>> start Data block

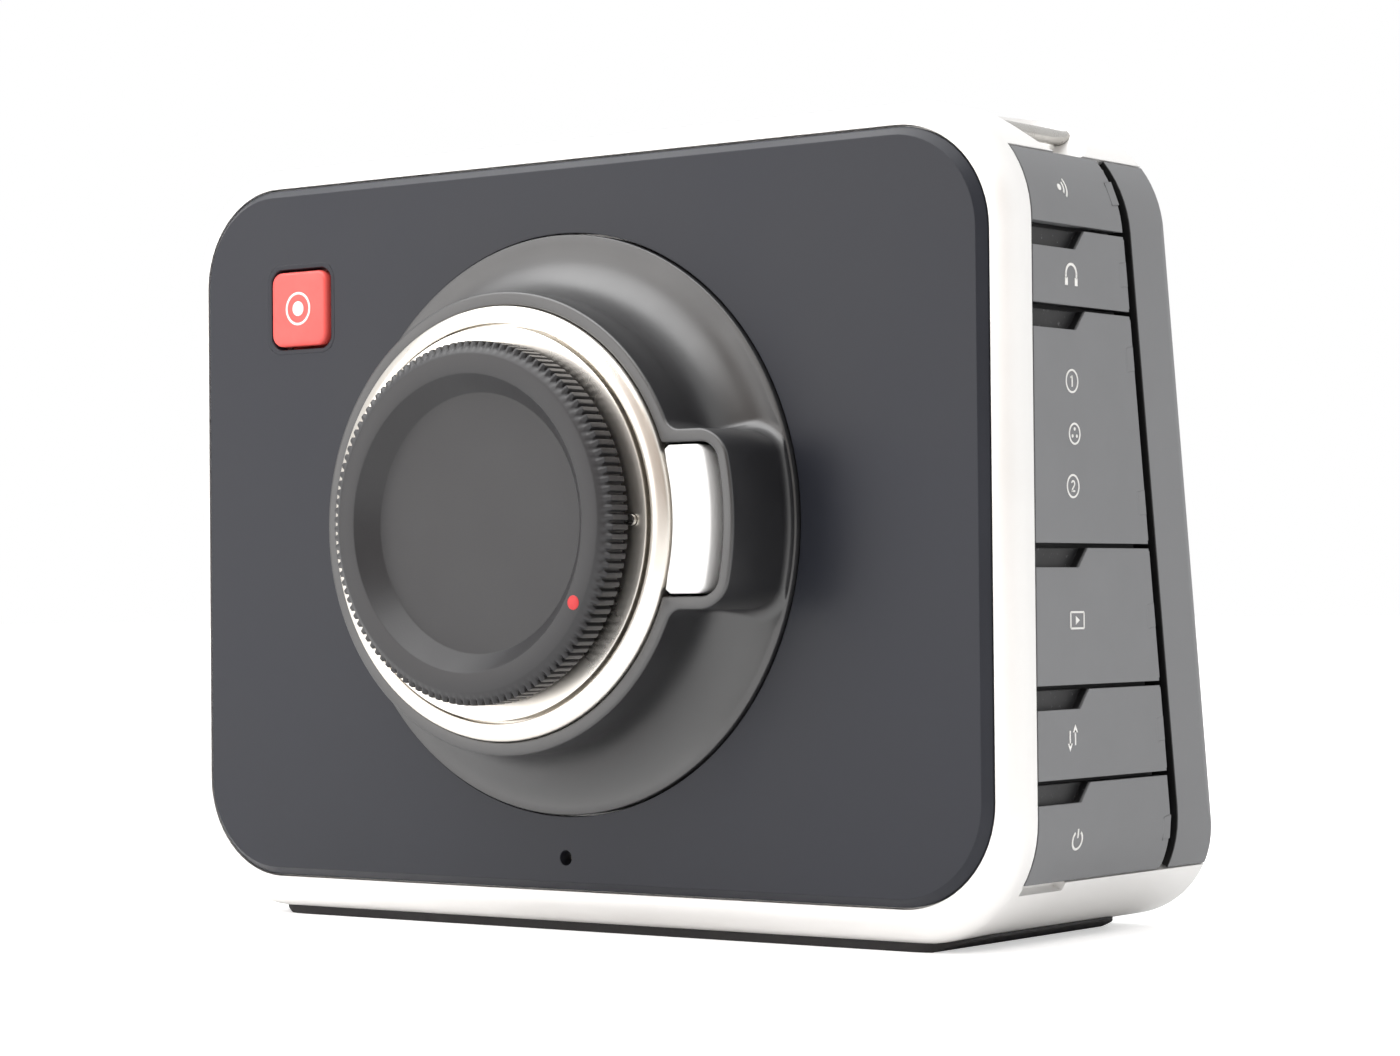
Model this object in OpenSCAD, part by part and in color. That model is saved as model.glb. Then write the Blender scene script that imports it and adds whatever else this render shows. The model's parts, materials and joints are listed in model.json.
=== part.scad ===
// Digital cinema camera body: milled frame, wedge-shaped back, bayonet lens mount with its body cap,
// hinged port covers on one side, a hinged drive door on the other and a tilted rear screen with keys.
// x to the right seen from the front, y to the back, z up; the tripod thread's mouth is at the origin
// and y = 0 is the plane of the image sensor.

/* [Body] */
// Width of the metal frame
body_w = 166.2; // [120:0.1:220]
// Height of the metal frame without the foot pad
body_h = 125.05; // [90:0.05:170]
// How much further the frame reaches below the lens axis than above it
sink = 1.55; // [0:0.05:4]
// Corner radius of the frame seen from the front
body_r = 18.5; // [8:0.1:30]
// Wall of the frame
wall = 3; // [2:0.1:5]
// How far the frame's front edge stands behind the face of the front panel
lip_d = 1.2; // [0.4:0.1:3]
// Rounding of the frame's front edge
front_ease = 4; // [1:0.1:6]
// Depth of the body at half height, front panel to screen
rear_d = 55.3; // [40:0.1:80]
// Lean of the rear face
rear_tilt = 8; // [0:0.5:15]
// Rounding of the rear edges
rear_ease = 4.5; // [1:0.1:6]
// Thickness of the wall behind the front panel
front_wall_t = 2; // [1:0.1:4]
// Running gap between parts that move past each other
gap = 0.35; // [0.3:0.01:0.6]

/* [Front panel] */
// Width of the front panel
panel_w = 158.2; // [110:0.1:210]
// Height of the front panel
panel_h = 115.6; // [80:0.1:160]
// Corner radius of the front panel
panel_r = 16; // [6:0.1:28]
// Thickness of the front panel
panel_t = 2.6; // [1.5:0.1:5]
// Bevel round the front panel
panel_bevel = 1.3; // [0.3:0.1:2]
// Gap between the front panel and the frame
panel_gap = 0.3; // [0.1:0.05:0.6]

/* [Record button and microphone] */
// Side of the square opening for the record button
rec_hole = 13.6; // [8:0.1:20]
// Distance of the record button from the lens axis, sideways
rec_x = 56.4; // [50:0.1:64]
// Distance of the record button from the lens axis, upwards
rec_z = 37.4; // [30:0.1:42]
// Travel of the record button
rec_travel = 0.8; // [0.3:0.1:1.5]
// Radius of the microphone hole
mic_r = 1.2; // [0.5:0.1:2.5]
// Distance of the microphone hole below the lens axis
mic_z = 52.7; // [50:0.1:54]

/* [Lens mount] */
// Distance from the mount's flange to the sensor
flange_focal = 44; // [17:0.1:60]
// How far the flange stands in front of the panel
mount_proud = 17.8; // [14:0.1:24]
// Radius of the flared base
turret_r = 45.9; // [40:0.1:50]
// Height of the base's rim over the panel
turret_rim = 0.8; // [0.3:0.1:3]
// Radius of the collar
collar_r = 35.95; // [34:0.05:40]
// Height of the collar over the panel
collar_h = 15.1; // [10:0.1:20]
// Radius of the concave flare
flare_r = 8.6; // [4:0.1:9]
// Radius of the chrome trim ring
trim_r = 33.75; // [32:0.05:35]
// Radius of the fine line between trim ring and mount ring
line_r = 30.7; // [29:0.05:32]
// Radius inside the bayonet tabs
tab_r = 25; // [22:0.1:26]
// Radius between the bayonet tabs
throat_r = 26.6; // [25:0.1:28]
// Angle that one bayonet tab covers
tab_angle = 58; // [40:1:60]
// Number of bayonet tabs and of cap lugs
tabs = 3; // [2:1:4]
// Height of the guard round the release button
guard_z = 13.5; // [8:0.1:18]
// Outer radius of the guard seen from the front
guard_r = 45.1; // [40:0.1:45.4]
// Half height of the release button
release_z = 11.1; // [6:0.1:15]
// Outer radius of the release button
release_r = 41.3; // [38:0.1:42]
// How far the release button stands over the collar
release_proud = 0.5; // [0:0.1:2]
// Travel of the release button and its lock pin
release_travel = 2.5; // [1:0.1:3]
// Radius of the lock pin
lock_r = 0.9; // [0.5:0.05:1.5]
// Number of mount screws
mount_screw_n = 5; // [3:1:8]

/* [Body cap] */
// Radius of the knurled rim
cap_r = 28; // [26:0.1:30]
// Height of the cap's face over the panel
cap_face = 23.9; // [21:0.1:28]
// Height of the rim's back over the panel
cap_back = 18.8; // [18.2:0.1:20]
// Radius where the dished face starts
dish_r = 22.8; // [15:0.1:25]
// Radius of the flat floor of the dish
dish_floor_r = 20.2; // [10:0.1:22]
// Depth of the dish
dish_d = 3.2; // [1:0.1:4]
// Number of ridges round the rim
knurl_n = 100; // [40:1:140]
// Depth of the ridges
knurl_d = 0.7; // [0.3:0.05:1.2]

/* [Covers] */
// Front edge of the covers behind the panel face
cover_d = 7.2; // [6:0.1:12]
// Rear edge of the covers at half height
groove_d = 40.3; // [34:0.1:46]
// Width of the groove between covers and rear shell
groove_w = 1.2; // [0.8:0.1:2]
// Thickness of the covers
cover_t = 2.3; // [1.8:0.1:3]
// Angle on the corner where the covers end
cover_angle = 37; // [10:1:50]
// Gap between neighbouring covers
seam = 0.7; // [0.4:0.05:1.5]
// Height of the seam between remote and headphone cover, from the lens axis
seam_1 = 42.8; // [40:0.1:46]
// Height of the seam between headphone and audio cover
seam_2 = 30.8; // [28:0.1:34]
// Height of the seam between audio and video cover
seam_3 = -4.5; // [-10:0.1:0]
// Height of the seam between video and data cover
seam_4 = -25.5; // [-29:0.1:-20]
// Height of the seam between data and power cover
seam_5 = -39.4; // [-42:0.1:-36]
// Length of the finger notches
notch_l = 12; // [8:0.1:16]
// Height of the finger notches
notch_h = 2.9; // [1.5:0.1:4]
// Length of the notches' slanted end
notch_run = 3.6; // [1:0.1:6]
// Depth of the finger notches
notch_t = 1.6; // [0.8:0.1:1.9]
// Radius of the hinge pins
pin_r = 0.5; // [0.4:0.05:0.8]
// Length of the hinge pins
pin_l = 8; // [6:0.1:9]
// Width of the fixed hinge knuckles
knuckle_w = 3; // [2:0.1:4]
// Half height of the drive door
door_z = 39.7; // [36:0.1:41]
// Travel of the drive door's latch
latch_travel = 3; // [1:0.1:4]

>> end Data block

Copy the lines from the start of the data verbatim, stopping after the line containing "the image sensor.".

## Finished exercise
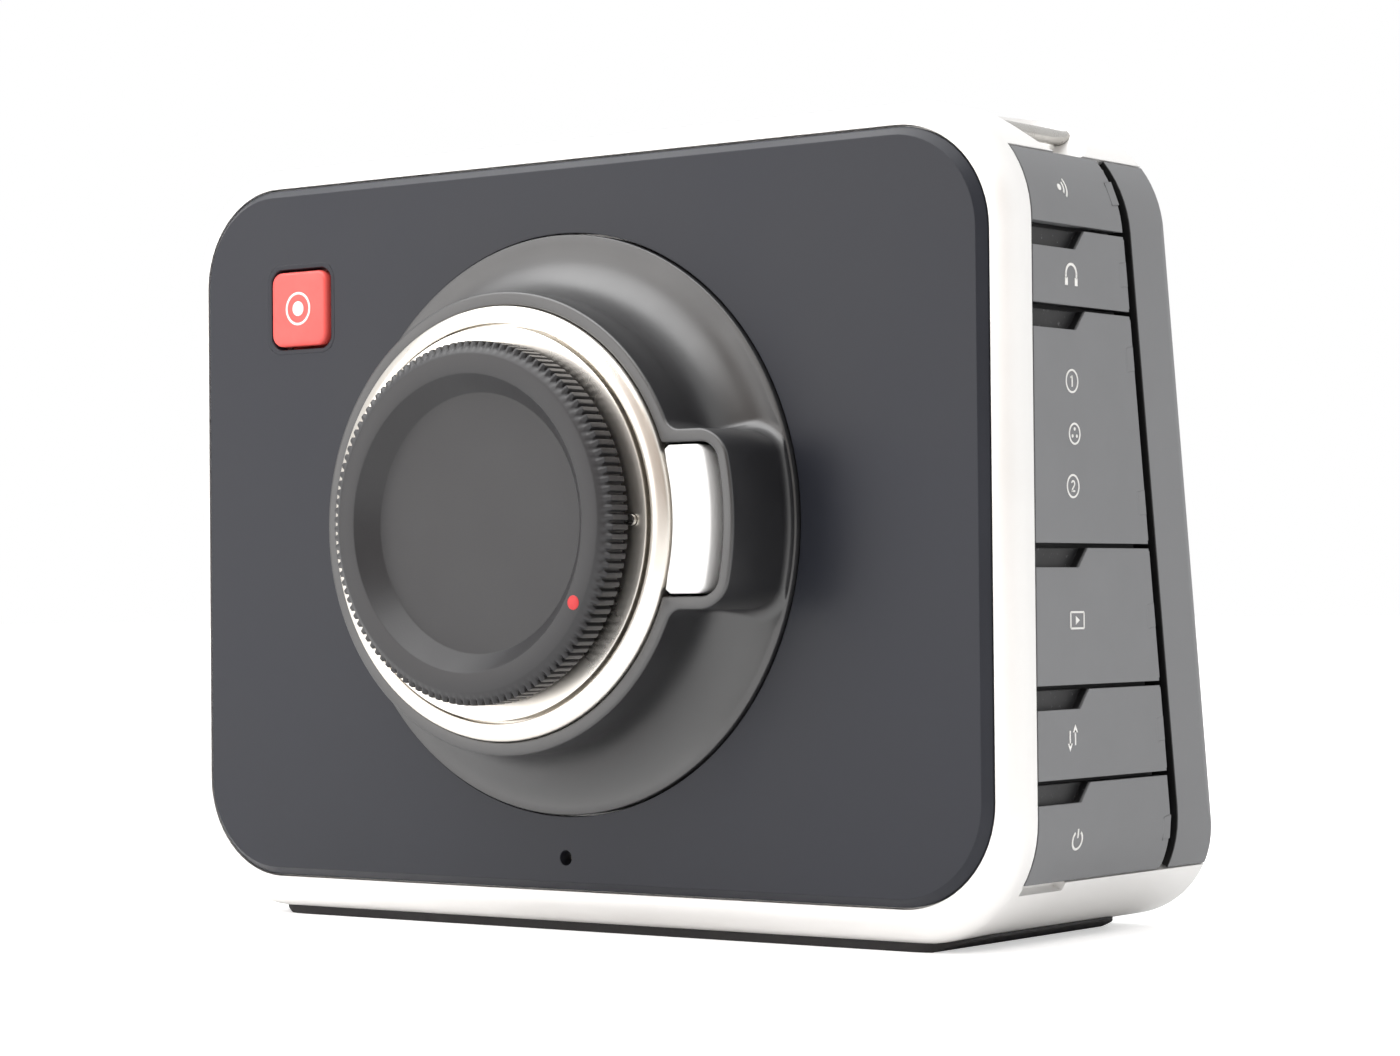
Model this object in OpenSCAD, part by part and in color. That model is saved as model.glb. Then write the Blender scene script that imports it and adds whatever else this render shows. The model's parts, materials and joints are listed in model.json.
=== part.scad ===
// Digital cinema camera body: milled frame, wedge-shaped back, bayonet lens mount with its body cap,
// hinged port covers on one side, a hinged drive door on the other and a tilted rear screen with keys.
// x to the right seen from the front, y to the back, z up; the tripod thread's mouth is at the origin
// and y = 0 is the plane of the image sensor.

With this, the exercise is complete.